Look through the material below and copy exactly the lines from the line with "const part = new THREE.Group();" to the line with "for node in", those two lines included.

* [SOURCE MATERIAL]:

---

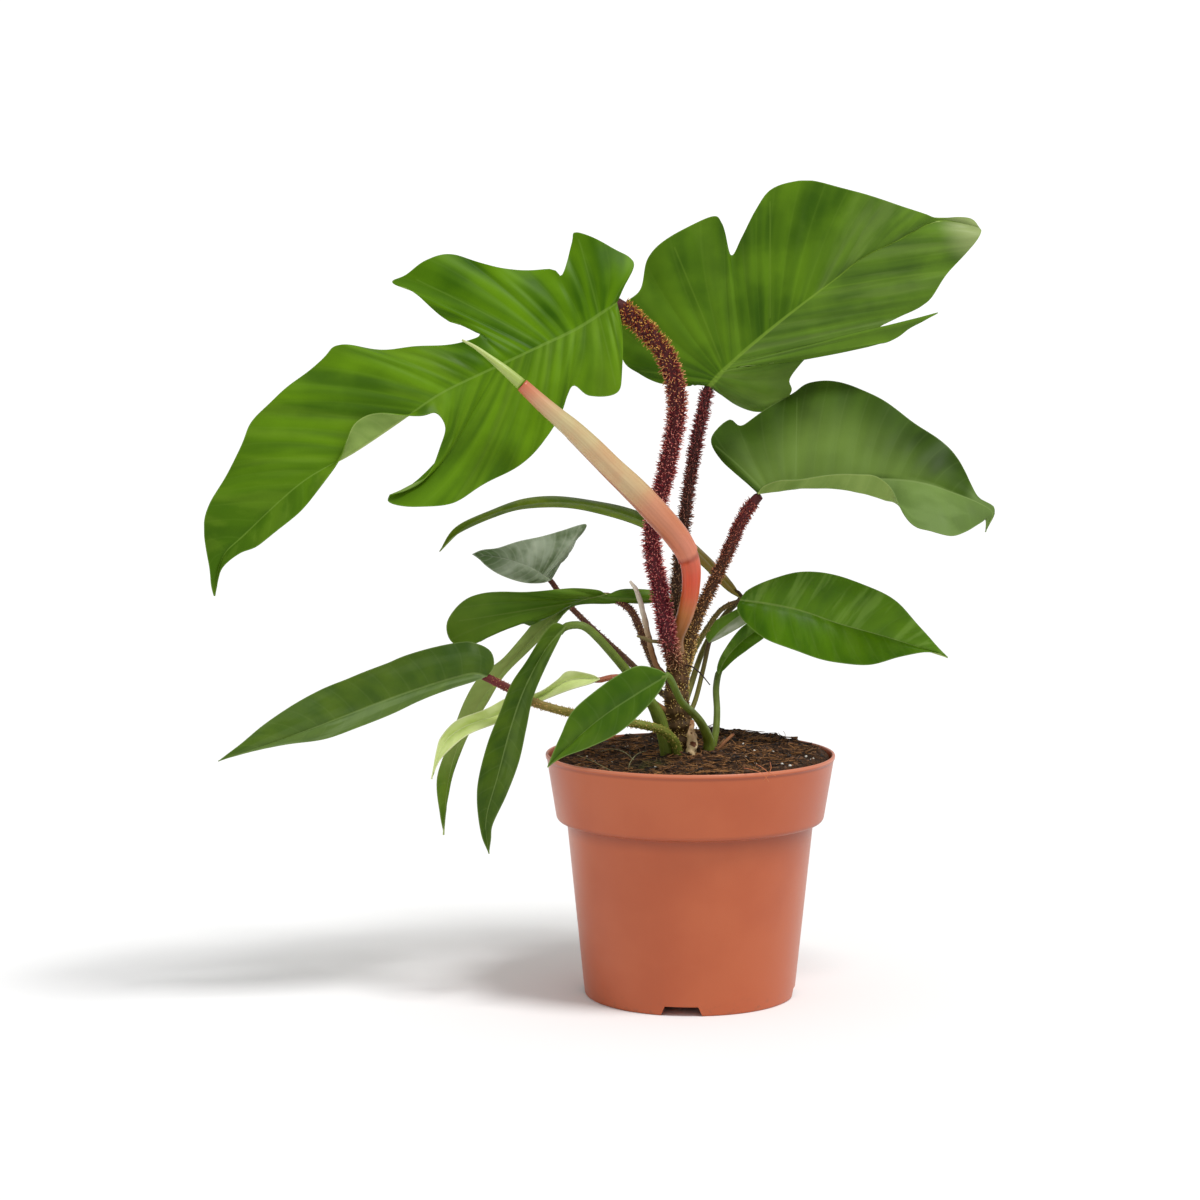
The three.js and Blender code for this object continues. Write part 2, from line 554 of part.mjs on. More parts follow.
// A sheet made solid: a back copy along the normals, split alike, and a strip round the border.
function slabGeometry(sheet, front, back) {
  const corners = [...sheet.getIndex().array];
  const triangles = [];
  for (let index = 0; index < corners.length; index += 3) {
    const [a, b, c] = corners.slice(index, index + 3);
    if (a !== b && b !== c && c !== a) triangles.push([a, b, c]);
  }
  sheet.setIndex(triangles.flat());
  sheet.computeVertexNormals();
  const spots = sheet.getAttribute('position');
  const normals = sheet.getAttribute('normal');
  const points = [front, -back].flatMap((shift) => {
    const layer = [];
    for (let index = 0; index < spots.count; index += 1) {
      layer.push(spots.getX(index) + shift * normals.getX(index));
      layer.push(spots.getY(index) + shift * normals.getY(index));
      layer.push(spots.getZ(index) + shift * normals.getZ(index));
    }
    return layer;
  });
  const used = new Set(triangles.flatMap(([a, b, c]) => [`${a} ${b}`, `${b} ${c}`, `${c} ${a}`]));
  const border = [...used].map((edge) => edge.split(' ').map(Number));
  const rim = border.filter(([a, b]) => !used.has(`${b} ${a}`));
  const under = (index) => index + spots.count;
  const faces = [
    ...triangles,
    ...triangles.map(([a, b, c]) => [under(c), under(b), under(a)]),
    ...rim.flatMap(([a, b]) => [[b, a, under(a)], [b, under(a), under(b)]]),
  ];
  const slab = new THREE.BufferGeometry();
  slab.setAttribute('position', new THREE.Float32BufferAttribute(points, 3));
  slab.setIndex(faces.flat());
  return slab;
}

function bladeGeometry(blade, margin = 0) {
  const half = bladeThickness / 2 + margin;
  return slabGeometry(sheetGeometry(blade), half, half);
}

// The room that a blade needs: a gap thicker on both faces, and a gap wider each way.
function bladeRoom(blade) {
  const shifts = [[gap, 0], [-gap, 0], [0, gap], [0, -gap]];
  const copies = shifts.map(([x, z]) => solidOf(bladeGeometry(blade, gap).translate(x, 0, z)));
  return wasm.Manifold.union([solidOf(bladeGeometry(blade)), ...copies]);
}

// The wall of the pot, its rim band, its foot ring and its raised floor, as one closed profile.
function potGeometry() {
  const profile = [
    [0, 0], [bossRadius, 0], [bossRadius + undersideSlope, floorHeight - wall],
    [footRadius - wall - undersideSlope, floorHeight - wall], [footRadius - wall, 0],
    [footRadius - edgeRound, 0], [footRadius, footFillet], [bodyTopRadius, bodyTopHeight],
    [bandFootRadius - bandRound, bodyTopHeight + edgeRound], [bandFootRadius, bandFootHeight],
    [rimRadius, potHeight - edgeRound], [rimRadius - edgeRound / 2, potHeight],
    [rimRadius - wall, potHeight], [bandFootRadius - wall, bandFootHeight],
    [bodyTopRadius - wall, bodyTopHeight + wall], [footRadius - wall, floorHeight + footFillet],
    [footRadius - wall - footFillet, floorHeight], [0, floorHeight],
  ];
  return new THREE.LatheGeometry(profile.map(([r, z]) => new THREE.Vector2(r, z)), potSides)
    .rotateX(Math.PI / 2);
}

function potSolid() {
  const cuts = [];
  for (let index = 0; index < notchCount; index += 1) {
    const notch = new THREE.BoxGeometry(notchReach, notchWidth, 2 * notchHeight);
    notch.translate(footRadius, 0, 0);
    notch.rotateZ(notchTurn + 2 * Math.PI * index / notchCount);
    cuts.push(solidOf(notch));
  }
  for (let index = 0; index < drainCount; index += 1) {
    const hole = new THREE.CylinderGeometry(drainRadius, drainRadius, 4 * floorHeight, drainSides);
    hole.rotateX(Math.PI / 2);
    hole.translate(drainRing, 0, 0);
    hole.rotateZ(2 * Math.PI * (index + 0.5) / drainCount);
    cuts.push(solidOf(hole));
  }
  return cuts.reduce((pot, cut) => pot.subtract(cut), solidOf(potGeometry()));
}

// Low at the left, near the lip in front, and heaped round the stem, at the right and at the back.
function soilRise(x, y) {
  const right = soilRightRise * x / soilRadius;
  const outward = (y < 0 ? soilFrontRise : soilBackRise) * (y / soilRadius) ** 2;
  const heap = heapHeight * Math.exp(-(x * x + y * y) / (2 * heapWidth ** 2));
  const coarse = 2 * Math.PI / coarseLumpLength;
  const fine = 2 * Math.PI / fineLumpLength;
  const lumps = coarseLump * Math.sin(coarse * x + 1) * Math.cos(coarse * y);
  return soilLift + right + outward + heap + lumps + fineLump * Math.sin(fine * (x + y));
}

// The heaped top lies inside the wall, and its outermost ring stays below the lip.
function soilGeometry() {
  const base = floorHeight + soilClearance;
  const room = wall + soilClearance;
  const side = [
    [0, base], [footRadius - room - footFillet, base],
    [footRadius - room, base + footFillet], [bodyTopRadius - room, bodyTopHeight + room],
    [bandFootRadius - room, bandFootHeight + soilClearance], [soilRadius, soilEdgeHeight],
  ];
  const profile = [...side, ...soilRings.map((share) => [share * soilRadius, soilEdgeHeight])];
  const soil = new THREE.LatheGeometry(profile.map(([r, z]) => new THREE.Vector2(r, z)), soilSides)
    .rotateX(Math.PI / 2);
  const position = soil.getAttribute('position');
  for (let index = 0; index < position.count; index += 1) {
    const ring = index % profile.length - (side.length - 1);
    if (ring < 0) continue;
    const height = soilEdgeHeight + soilRise(position.getX(index), position.getY(index));
    position.setZ(index, ring === 0 ? Math.min(height, potHeight - soilEdgeBelowLip) : height);
  }
  return soil;
}

// The stem is a bar that swells at each leaf scar.
function stemSolid() {
  const swell = (length) => knobHeight * Math.cos(2 * Math.PI * length / knobSpacing);
  return solidOf(barGeometry(stemRoute, swell, stemSides, stemStep));
}

// What stands in the soil or the stem has a plain hole there, a gap wider than itself.
function holeFor(stalk) {
  return solidOf(barGeometry(routeOf(stalk), () => gap));
}

const meets = (first, second) => !first.intersect(second).isEmpty();

// Each stalk gives way to the stalks before it and to the blades, and a needle that would reach
// another piece is left out.
function stalkSolids() {
  const names = Object.keys(stalks);
  const holes = names.map((name) => holeFor(stalks[name]));
  const rooms = Object.values(blades).map(bladeRoom);
  const stem = stemSolid();
  const grown = [];
  names.forEach((name, index) => {
    const rivals = [...holes.filter((_, other) => other !== index), ...rooms, ...grown, stem];
    const needles = bristlesOf(stalks[name], firstSeed + index)
      .filter((needle) => !rivals.some((rival) => meets(needle, rival)));
    const bar = solidOf(barGeometry(routeOf(stalks[name])));
    const before = [...holes.slice(0, index), ...rooms];
    const seated = before.reduce((body, rival) => body.subtract(rival), bar);
    grown.push(wasm.Manifold.union([largestBody(seated), ...needles]));
  });
  return names.map((name, index) => ({ name, solid: largestBody(grown[index]), hole: holes[index] }));
}

function buildPlant() {
  const grown = stalkSolids();
  const stem = grown.reduce((body, { hole }) => body.subtract(hole), stemSolid());
  const stemRoom = () => knobHeight + gap;
  const stemHole = solidOf(barGeometry(stemRoute, stemRoom, stemSides, stemStep));
  const soil = grown.reduce((body, { hole }) => body.subtract(hole), solidOf(soilGeometry()));
  return [
    piece('soil', geometryOf(largestBody(soil.subtract(stemHole))), '#3a2a20', 0.95),
    piece('stem', geometryOf(largestBody(stem)), '#6b4a30', 0.8),
    ...Object.entries(blades).map(([name, blade]) => (
      piece(name, closedMesh(bladeGeometry(blade)), blade.colour, 0.4)
    )),
    ...grown.map(({ name, solid }) => piece(name, geometryOf(solid), stalks[name].colour, 0.5)),
  ];
}

const part = new THREE.Group();
part.add(piece('pot', geometryOf(potSolid()), '#b8694a', 0.6));
part.add(...buildPlant());

export default part;
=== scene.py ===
# %% [markdown]
# # A potted philodendron
# This lesson dresses a house plant in its plastic nursery pot. The plain solids of the plant are
# loaded as a fixed frame, and each is replaced by a finer piece that keeps its place and its form.
# The frame is loaded first, and its box is kept, because nothing made here may leave that box.

# %% Load the frame
import math
import random

import bmesh
import bpy
from mathutils import Matrix, Vector, geometry, noise


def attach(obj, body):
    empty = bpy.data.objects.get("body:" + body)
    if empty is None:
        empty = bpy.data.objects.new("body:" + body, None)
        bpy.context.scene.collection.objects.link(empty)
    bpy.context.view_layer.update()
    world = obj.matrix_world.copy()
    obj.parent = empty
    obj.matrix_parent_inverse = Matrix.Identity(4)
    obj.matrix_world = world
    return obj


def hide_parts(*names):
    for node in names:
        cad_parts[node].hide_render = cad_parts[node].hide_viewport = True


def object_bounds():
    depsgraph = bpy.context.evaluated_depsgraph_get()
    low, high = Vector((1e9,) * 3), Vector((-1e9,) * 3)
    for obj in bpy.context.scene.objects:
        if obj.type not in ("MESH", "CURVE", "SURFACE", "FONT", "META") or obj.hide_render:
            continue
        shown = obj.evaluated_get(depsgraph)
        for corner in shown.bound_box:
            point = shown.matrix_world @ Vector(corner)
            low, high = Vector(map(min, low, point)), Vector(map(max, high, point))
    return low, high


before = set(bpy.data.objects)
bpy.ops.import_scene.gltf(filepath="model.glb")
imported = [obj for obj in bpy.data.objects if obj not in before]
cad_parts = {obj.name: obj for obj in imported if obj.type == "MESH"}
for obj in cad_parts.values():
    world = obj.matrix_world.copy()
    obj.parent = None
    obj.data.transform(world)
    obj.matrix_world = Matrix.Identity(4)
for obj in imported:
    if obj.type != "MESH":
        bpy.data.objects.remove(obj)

cad_low, cad_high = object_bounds()
mm = 0.001

# %% [markdown]
# A plant has no drawing, so its leaves are laid out as they show in one front view. A place in it
# is a pixel of a square picture and a depth behind the axis of the pot. One formula turns that
# into a real point, seen from an eye in front of the pot. Typing points in metres would also do,
# but this way an outline can be checked against what the eye sees.

# %% From a pixel and a depth to a point
picture_size = 1200
picture_centre = picture_size / 2
lens = 85
sensor = 36
eye = Vector((-53, -1650, 392)) * mm
eye_pitch = math.radians(5.5)
focal_pixels = picture_size * lens / sensor
pixels_per_mm = focal_pixels / (-eye.y / mm)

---

* [EXERCISE RESPONSE]:
const part = new THREE.Group();
part.add(piece('pot', geometryOf(potSolid()), '#b8694a', 0.6));
part.add(...buildPlant());

export default part;
=== scene.py ===
# %% [markdown]
# # A potted philodendron
# This lesson dresses a house plant in its plastic nursery pot. The plain solids of the plant are
# loaded as a fixed frame, and each is replaced by a finer piece that keeps its place and its form.
# The frame is loaded first, and its box is kept, because nothing made here may leave that box.

# %% Load the frame
import math
import random

import bmesh
import bpy
from mathutils import Matrix, Vector, geometry, noise


def attach(obj, body):
    empty = bpy.data.objects.get("body:" + body)
    if empty is None:
        empty = bpy.data.objects.new("body:" + body, None)
        bpy.context.scene.collection.objects.link(empty)
    bpy.context.view_layer.update()
    world = obj.matrix_world.copy()
    obj.parent = empty
    obj.matrix_parent_inverse = Matrix.Identity(4)
    obj.matrix_world = world
    return obj


def hide_parts(*names):
    for node in names:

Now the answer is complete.